SUPPLIED DATA:
————
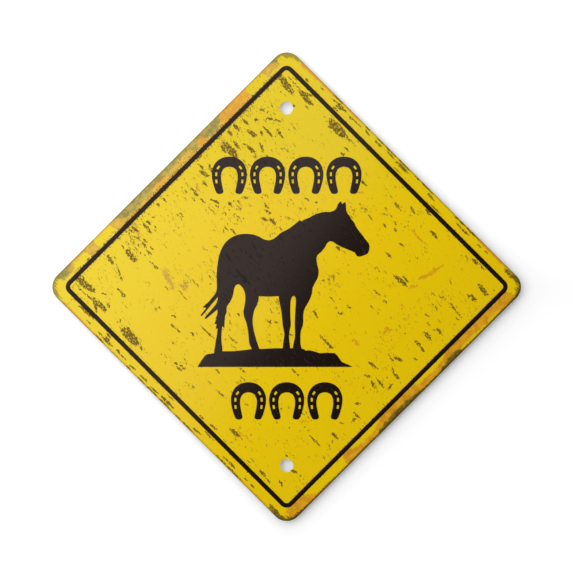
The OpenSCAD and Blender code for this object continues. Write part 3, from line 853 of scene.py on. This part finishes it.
# %% [markdown]
# ## The lamp
#
# The real sign shows a broad veil of light on its upper left half and a blurred shadow at the
# lower right. A small lamp would give a bright spot and a sharp shadow. So this one is a
# rectangle far larger than the sign, like a softbox, that leans and ends over the middle.

# %% The big soft lamp
LAMP_AWAY = 0.52
LAMP_W = 1.4
LAMP_H = 1.6
# The lamp leans this much, with its near edge this far from the middle of the sign
LAMP_RISE = math.radians(33)
LAMP_EDGE = -0.001
LAMP_RAISED = 0.1
# Its level doesn't depend on its size, and is matched to how bright the real yellow is
LAMP_LEVEL = 1.45
out_left = Vector((-math.cos(LAMP_RISE), 0, math.sin(LAMP_RISE)))
upward = Vector((math.sin(LAMP_RISE), 0, math.cos(LAMP_RISE)))
lamp_place = out_left * (LAMP_EDGE + LAMP_W / 2) + upward * LAMP_RAISED
lamp_place.y = -LAMP_AWAY
bpy.ops.object.light_add(type="AREA", location=lamp_place,
                         rotation=(math.radians(90), LAMP_RISE, 0))
lamp = bpy.context.object
lamp.name = "soft_lamp"
lamp.data.shape = "RECTANGLE"
lamp.data.size = LAMP_W
lamp.data.size_y = LAMP_H
lamp.data.energy = LAMP_LEVEL * math.pi * LAMP_W * LAMP_H
lamp.visible_camera = False
print(f"lamp {LAMP_AWAY} m away, {lamp.data.energy:.1f} W")

# %% [markdown]
# ## The camera
#
# The photograph looks straight at the sign with a long lens, so its edges stay parallel and
# none of its thickness shows. The distance follows from the lens and from how wide a strip of
# the sign's plane the picture takes in.

# %% Camera
LENS = 100
SENSOR = 36
# The picture takes in this many millimetres of the sign's plane, and is centred beside its middle
VIEW_W = 363
VIEW_LEFT = 0.1
VIEW_UP = 0.14
away = VIEW_W * LENS / SENSOR
bpy.ops.object.camera_add(location=(-VIEW_LEFT * MM, plate_low.y - away * MM, VIEW_UP * MM),
                          rotation=(math.radians(90), 0, 0))
camera = bpy.context.object
camera.data.lens = LENS
camera.data.sensor_width = SENSOR
camera.data.clip_start = 0.05
bpy.context.scene.camera = camera
bpy.context.scene.view_settings.view_transform = "Standard"
print(f"camera {away:.0f} mm in front of the sign")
————
GOAL: Beginning at the first line above, repeat exactly until the line containing "# rectangle far", which is included.

WRITTEN ANSWER:
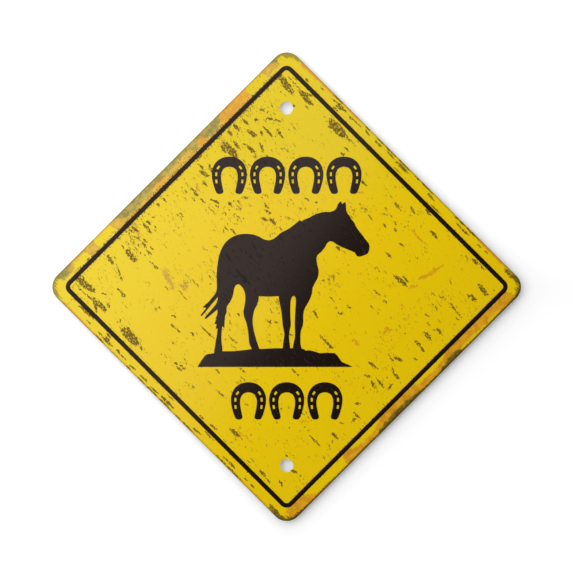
The OpenSCAD and Blender code for this object continues. Write part 3, from line 853 of scene.py on. This part finishes it.
# %% [markdown]
# ## The lamp
#
# The real sign shows a broad veil of light on its upper left half and a blurred shadow at the
# lower right. A small lamp would give a bright spot and a sharp shadow. So this one is a
# rectangle far larger than the sign, like a softbox, that leans and ends over the middle.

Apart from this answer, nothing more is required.